OPEC+’s stated spare capacity is near 5.8 MMBbl/d when accounting for Iran sanctions.
The group’s planned supply hikes may leave it without spare capacity by September 2022. For perspective, from 2011 – 2020, OPEC spare capacity averaged 2.43 MMBbl/d, which would be reached by April 2022 under the current plan. (See the chart below)
“Spare capacity” in this context is the difference between current OPEC+ production according to its September quotas, and the new OPEC reference production levels reached during the group’s last meeting, or the total amount of production forecast to come online.
Iran was excluded from the spare-capacity figures, as talks to end U.S. sanctions have stalled. Iran refused to extend a nuclear-monitoring pact that served as a stopgap measure allowing negotiations to continue. U.S. National Security Adviser Jake Sullivan publicly urged OPEC+ to increase output recently, which is important because he is also heading the Iran nuclear talks. The public call for more oil may signal those talks are failing, and Iranian crude will not be returning to market anytime soon.
OPEC+ may have plans to bring back production, but other analysts conclude (or at least imply) that the pace is too aggressive if you do not assume oil demand will recover quickly in 2021-2022.
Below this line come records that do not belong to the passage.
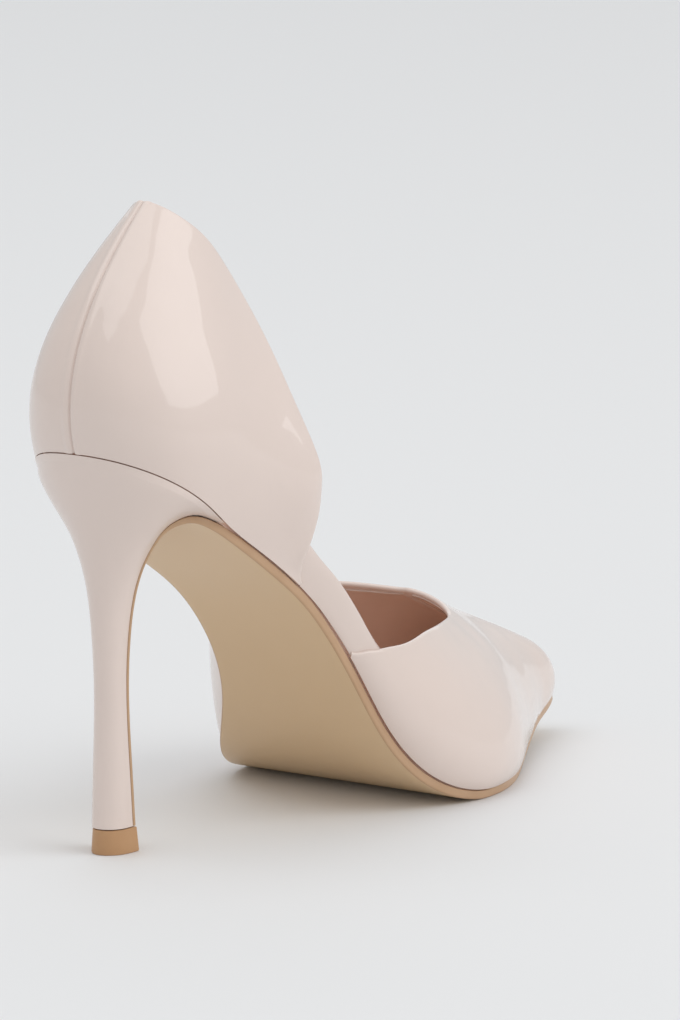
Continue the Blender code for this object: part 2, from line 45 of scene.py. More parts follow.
lastShape = {
    # the line where the upper meets the sole, heel to toe: y, z, x lateral, x medial
    "soleEdge": (
        (-12.0, 100.6, -1.4, -1.4), (-9.6, 99.4, 10.6, -13.2), (-3.0, 95.8, 18.6, -20.6),
        (10.0, 87.6, 22.7, -24.0), (20.0, 80.1, 22.6, -23.8), (29.0, 74.0, 23.3, -22.4),
        (38.5, 67.4, 24.2, -19.8), (48.5, 59.3, 25.1, -17.4), (57.0, 49.8, 26.0, -16.4),
        (64.0, 40.0, 27.0, -16.9), (70.5, 29.2, 28.4, -19.6), (77.5, 18.6, 30.4, -25.6),
        (86.0, 10.2, 33.0, -32.6), (97.0, 4.7, 35.2, -38.0), (108.0, 2.6, 35.8, -40.2),
        (120.0, 2.55, 33.6, -39.4), (132.0, 2.6, 28.4, -36.0), (147.0, 3.6, 19.6, -29.6),
        (163.0, 5.6, 10.4, -22.2), (178.0, 8.2, 2.8, -15.2), (188.5, 10.4, -1.4, -10.8),
        (193.0, 11.4, -6.0, -6.0)),
    # the vamp's ribs, toe to waist: foot y, then the ridge point x, y, z, how far the rib
    # reaches out from the ridge (lateral, medial), the turn of its plane in degrees, how
    # far it bulges over the sole (lateral, medial) and its rise there
    "vampRibs": (
        (193.0, -6.5, 177.6, 28.3, 9.0, 9.0, 90.0, 2.0, 2.0, 7.0),
        (188.0, -6.6, 173.0, 30.0, 10.0, 10.0, 50.0, 2.2, 2.2, 8.0),
        (178.0, -6.9, 165.0, 33.2, 11.0, 11.0, 30.0, 2.6, 2.6, 9.0),
        (163.0, -7.6, 153.5, 37.6, 14.5, 14.0, 26.0, 3.6, 3.4, 11.0),
        (148.0, -8.4, 143.5, 41.8, 17.5, 17.0, 20.0, 5.0, 4.6, 13.0),
        (137.5, -9.6, 135.6, 45.8, 20.5, 24.0, 12.0, 6.6, 5.6, 14.0),
        (127.0, -12.6, 125.6, 51.2, 24.0, 27.0, 6.0, 9.0, 6.0, 15.0),
        (115.0, -15.0, 114.0, 58.0, 28.0, 28.0, 2.0, 11.0, 6.5, 15.0),
        (102.0, -16.0, 101.0, 66.0, 32.0, 27.5, 0.0, 12.0, 7.0, 15.0),
        (89.0, -15.0, 88.0, 75.0, 34.0, 25.0, 0.0, 12.0, 6.6, 14.0),
        (76.0, -13.0, 76.0, 85.0, 33.0, 22.5, 0.0, 10.0, 6.0, 12.0),
        (69.0, -11.6, 69.0, 91.0, 31.5, 21.0, 0.0, 8.0, 5.6, 11.0),
        (62.4, -10.0, 62.4, 97.0, 30.0, 20.0, 0.0, 6.0, 5.0, 10.0)),
    # where the topline cuts them: rib number, then the fraction of the rib that is left
    # under it (lateral, medial); the first is the throat
    "topline": (
        (5.0, 1.0, 1.0), (6.0, 0.681, 0.8), (7.0, 0.604, 0.667), (8.0, 0.539, 0.564),
        (9.0, 0.462, 0.477), (10.0, 0.338, 0.354), (11.0, 0.212, 0.23), (11.5, 0.132, 0.15),
        (12.0, 0.012, 0.024)),
    "throat": 5,
    # ribs of the waist bands, then of the quarter: foot y, then the top point y lateral,
    # y medial, z lateral, z medial, x lateral, x medial, how far the rib bulges out and
    # rises over the sole, how far it comes in and rises to its top, the turn of its plane
    # in degrees, and how evenly it moves forward on its way up: 1 evenly, 0 with both ends
    # upright
    "bandRibs": (
        (66.0, 75.5, 71.0, 38.8, 39.6, 30.2, -21.6, 1.6, 2.0, 1.0, 0.4, 0.0, 0.0),
        (62.6, 72.2, 67.6, 43.2, 44.2, 29.9, -20.4, 1.6, 2.0, 1.0, 0.4, 0.0, 0.0),
        (59.6, 69.2, 64.6, 46.4, 47.0, 29.7, -20.0, 1.4, 2.0, 0.8, 0.6, 0.0, 0.0),
        (55.4, 63.4, 59.4, 54.2, 54.6, 29.0, -19.7, 1.2, 2.4, 0.5, 1.6, 0.0, 0.0),
        (51.4, 56.4, 54.2, 62.6, 62.0, 28.2, -19.4, 1.0, 2.8, 0.4, 2.4, 0.0, 0.0),
        (48.4, 50.4, 49.6, 68.6, 67.6, 27.4, -20.6, 0.8, 3.2, 0.4, 3.0, 0.0, 0.0),
        (44.0, 42.6, 42.6, 76.4, 76.0, 27.4, -25.4, 0.8, 3.8, 0.6, 4.0, 0.0, 0.0)),
    "quarterRibs": (
        (44.2, 44.3, 44.3, 63.6, 63.5, 24.8, -18.4, 0.0, 0.3, 0.1, 0.3, 0.0, 1.0),
        (42.4, 44.6, 44.6, 68.2, 68.0, 25.4, -19.6, 0.1, 1.5, 0.2, 1.5, 0.0, 1.0),
        (40.2, 45.1, 45.1, 74.2, 74.0, 27.6, -23.4, 0.6, 3.0, 0.3, 3.0, 0.0, 1.0),
        (37.6, 46.0, 46.0, 80.8, 80.8, 29.2, -28.0, 1.6, 4.4, 0.0, 4.4, 0.0, 1.0),
        (34.6, 46.4, 46.4, 87.6, 87.6, 29.9, -30.8, 2.7, 6.2, 1.0, 6.2, 0.0, 1.0),
        (31.0, 45.3, 45.3, 95.4, 95.4, 29.6, -32.0, 3.8, 8.0, 2.6, 8.2, 0.0, 1.0),
        (27.0, 41.4, 41.4, 109.6, 109.6, 25.2, -30.8, 5.8, 12.0, 5.8, 13.0, 0.0, 0.7),
        (21.0, 38.6, 38.6, 126.0, 126.0, 17.8, -24.4, 7.4, 17.0, 10.2, 20.0, -5.0, 0.35),
        (13.0, 33.2, 33.2, 142.2, 142.2, 10.8, -17.0, 6.8, 22.0, 15.0, 26.0, -22.0, 0.0),
        (-1.0, 26.6, 26.6, 151.6, 151.6, 7.4, -13.2, 5.6, 22.0, 19.0, 25.0, -46.0, 0.0),
        (-10.0, 19.6, 19.6, 157.6, 157.6, 2.0, -8.2, 6.0, 20.0, 24.0, 23.0, -70.0, 0.0),
        (-12.0, 17.0, 17.0, 159.2, 159.2, -3.0, -3.0, 6.0, 19.0, 22.0, 20.0, -90.0, 0.0)),
}


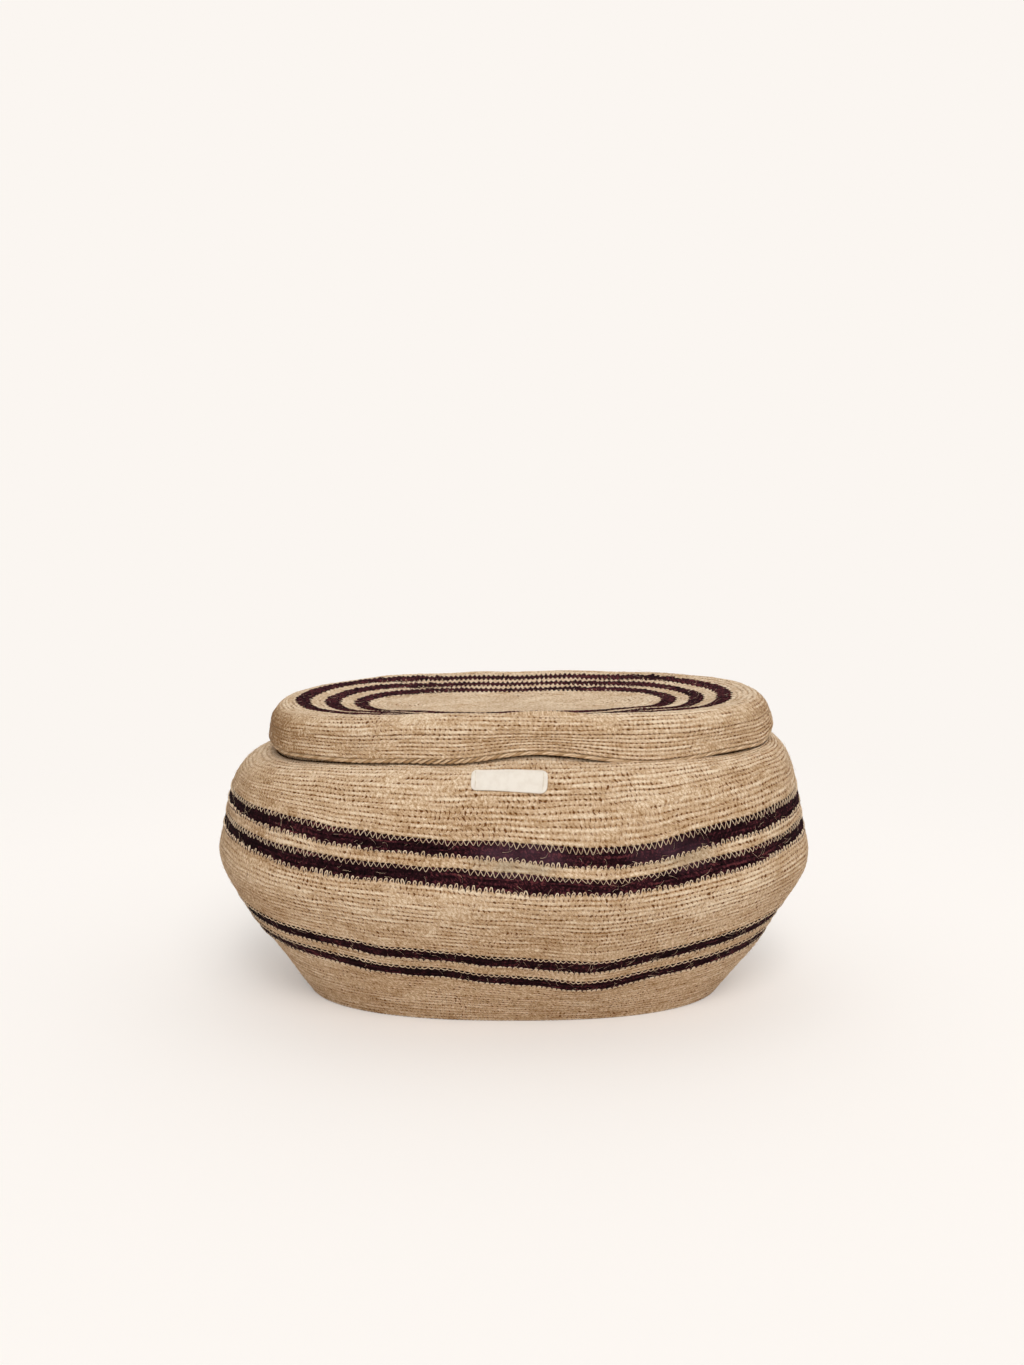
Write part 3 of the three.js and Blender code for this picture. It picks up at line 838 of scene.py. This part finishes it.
def grass(name, stops, pit, groove_shade, groove_depth, grey_patch, grey_patch_depth, roughness, sheen,
          specular, contrast=1):
    """Stitched grass: fibres along the rows, holes between the stitches and uneven tone, with
    painted shade in the holes and the grooves between the rows and a partly painted highlight on
    the rows' crests.
    """
    g = Graph(bpy.data.materials.new(name))
    u, v, _ = g.split(g.rows())
    spot = g.value("VectorMath", {0: g.value("TexCoord", output="Object"), 3: 1000},
                       operation="SCALE")
    waver = g.noise(spot, 0.33, 1)
    shifted_u = u + (waver - 0.5) * 0.9 + (v - g.math("ROUND", v)) * 0.3
    run = g.strip_noise(u, g.math("ROUND", v), 0.1, 3.71, 1)
    tone, fibre, felted = grass_tone(g, u, v, shifted_u, spot, contrast)
    # Painted shade in the grooves between the rows, in runs, deeper where the weave is open
    grooved = g.step(g.fold(v), 0.02, 0.2, groove_depth, 0) * g.step(run, 0.3, 0.56, 0.2, 1)
    grooved = grooved * g.step(g.attribute("open"), 0, 0.7, 0.25, 1)
    colour = g.mix(grooved, g.ramp(tone, stops), srgb(*groove_shade))
    # Painted shade in the holes between the stitches, over the pits that the relief also cuts
    colour = g.mix(weave_hole_shade(g, u, v, shifted_u, spot, run), colour, srgb(*pit))
    # Greyish patches painted on the upper stripes of the front
    colour = g.mix(grey_patches(g, spot) * grey_patch_depth, colour, srgb(*grey_patch))
    height = fibre * 0.5 + felted * 0.8
    return g.finish(colour, roughness, height, 0.0005, sheen, specular), name


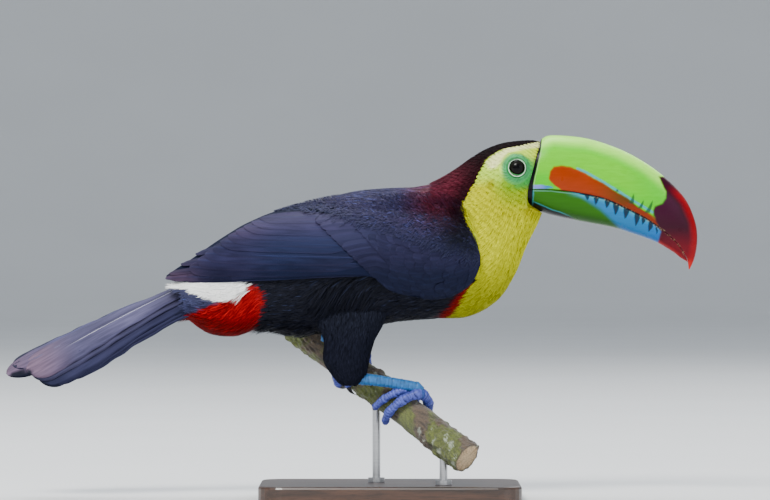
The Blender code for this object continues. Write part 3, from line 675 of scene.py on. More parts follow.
def plumage_colour(points, tint):
    """Linear colour of skin and feathers at places in mm, one set of markings for both, with painted light
    and shade.
    """
    x, z = points[..., 0], points[..., 2]
    wander = ripple(points, 9.0, 1.0)
    surface_colour = np.broadcast_to(tint["black"], points.shape)
    # Painted light from above: the mantle lighter and violet.
    surface_colour = blend(surface_colour, tint["black"] * (8.0, 5.8, 6.6), ease(160, 176, z) * ease(44, 20, x))
    surface_colour = blend(surface_colour, tint["cap"], ease(190, 214, z) * ease(10, 40, x))
    ahead = x - table_at(BIB_EDGE, z) + 1.1 * wander
    nape = ease(2, 26, x) * ease(170, 192, z) * ease(230, 208, z)
    dim = blend(0.35, 1.0, ease(180, 204, z)) * blend(1.0, 0.3, ease(-16, -3, ahead))
    surface_colour = blend(surface_colour, tint["maroon"] * dim[..., None], nape * (0.8 + 0.2 * wander))
    surface_colour = blend(surface_colour, yellow_face_colour(points, wander, tint), ease(-0.8, 0.8, ahead))

    width = np.interp(z, (118, 125, 139, 143), (8.5, 8, 3, 0))
    band = ease(-width - 2.0, 0.2 * -width, ahead) ** 0.8 * ease(0.9, -0.6, ahead) * ease(143, 140, z)
    surface_colour = blend(surface_colour, tint["band"], band)

    line = z - table_at(WHITE_EDGE, x) + 0.8 * wander
    above = np.interp(x, (-108.0, -95.1, -92.4), (150.0, 142.0, 139.9))
    upper_vent = -82.7 - 0.1 * np.maximum(z - 133, 0) ** 2
    lower_vent = -83.2 - 0.3 * np.maximum(128 - z, 0) - 0.016 * np.maximum(118 - z, 0) ** 2
    vent = np.where(z > 133, upper_vent, lower_vent)
    red = ease(0.8, -0.8, x - vent + 0.9 * wander) * ease(0.8, -0.8, line)
    # Painted shade: the crimson darker low down and towards the rear.
    crimson = tint["red"] * blend(1.0, 0.5, ease(126, 112, z + 0.22 * (x + 100)))[..., None]
    surface_colour = blend(surface_colour, crimson, red * ease(142, 139.5, z))
    surface_colour = blend(surface_colour, tint["white"], ease(-0.8, 0.8, line) * ease(0.8, -0.8, z - above) * ease(-89, -91, x))
    slate = ease(0.6, -0.6, to_patch(x, z, TAIL_WEDGE) + 0.6 * wander)
    # Painted shade: the tail's base darker low down.
    base = tint["slate"] * blend(0.35, 1.15, ease(112, 128, z + 0.35 * (x + 130)))[..., None]
    return blend(surface_colour, base, slate)


def tints(settings):
    """The colours of one group of settings, by name."""
    return {key: np.array(getattr(settings, key)) for key in settings.bl_rna.properties.keys()
            if key not in ("rna_type", "name", "depth", "lift")}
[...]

Many agencies have become more pessimistic about demand over the last month as COVID cases have risen in China and the United States. If the demand recovery slows, OPEC+ will not be able to adhere to its current production schedule without putting the market in a glut.
The chart above shows the growth in global consumption (from EIA’s latest Short-Term Energy Outlook, or STEO) using July 2021 as the baseline. Also, it shows the total amount of crude OPEC+ is expected to bring online under the current agreement. If the cartel adheres to its agreement, then the market would start loosening by January 2022 as new OPEC supply outpaces the demand gains. In conclusion, OPEC+ could match global demand growth on a 1:1 basis and still maintain spare capacity through 2022.
Therefore, in the most recent STEO, the EIA forecasts that total oil production must be lower, and OPEC+ would need to adjust production lower, if non-OPEC+ production rises.
The chart on the left reflects the EIA’s August STEO report. The blue columns show the implied deficit or surplus (Global Production - Global Consumption), and the lines show the EIA’s global consumption and supply estimates. The EIA forecasts that the global market will flip to a small surplus by early 2022.
The EIA also forecasts a strong rebound in non-OPEC supply in 2022, particularly from the U.S. The agency shows U.S. production increasing by 1.5 MMBbl/d in 2022, which coupled with the planned OPEC supply hikes would be very concerning for oil prices.